American writer (1893–1976)

Carl Lamson Carmer (October 16, 1893 – September 11, 1976) was an American writer of nonfiction books, memoirs, and novels, many of which focused on American myths, folklore, and tales. His most famous book, Stars Fell on Alabama, was an autobiographical story of the time he spent living in Alabama. He was considered one of America's most popular writers during the 1940s and 1950s.

== Early life ==
Carmer was born in Cortland, New York. His father, Willis Griswold Carmer, was the principal of Dansville High School. His mother, Mary Lamson Carmer, grew up on a farm in Dryden, New York.

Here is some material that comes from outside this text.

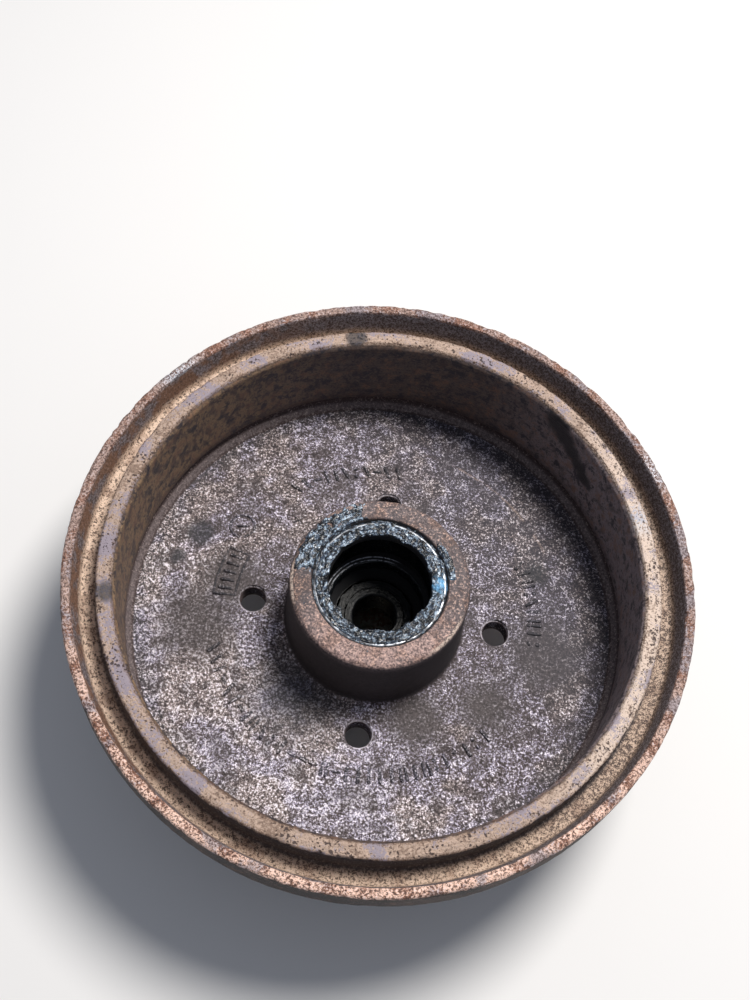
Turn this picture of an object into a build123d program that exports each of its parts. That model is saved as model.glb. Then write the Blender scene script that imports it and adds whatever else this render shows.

When he was five his father became principal of Albion High School in Albion, New York, which is in western New York. He graduated from Albion High School in 1910 and entered his father's alma mater, Hamilton College, where he earned his undergraduate degree. He subsequently received a master's degree from Harvard.

== Career ==
=== Teaching ===
Carmer taught briefly at Syracuse University before accepting a position at the University of Alabama in 1921, where he taught until 1927. He also became an assistant editor at Vanity Fair. In his later years, Carmer would work as a folklore consultant for Walt Disney Productions and produce a folklore radio series called "Your Neck o' the Woods." He also produced four albums of regional songs.

=== Writing ===
==== Stars Fell on Alabama ====
When Carmer arrived in Tuscaloosa, Alabama, one of his new colleagues warned him, "...if I knew you well enough to advise you, I'd say, 'For God's sake, get out of here before it's too late.'" This reference was evidently about the state of Alabama's racial relations at the time. Carmer, however, stayed at the University for six years, taking notes and writing what would become his most famous book, Stars Fell on Alabama.

In the book, Carmer recounted the time he spent traveling throughout the state. He wrote about the people, places, and events he witnessed, such as a Ku Klux Klan rally and interactions with ordinary Alabama men and women.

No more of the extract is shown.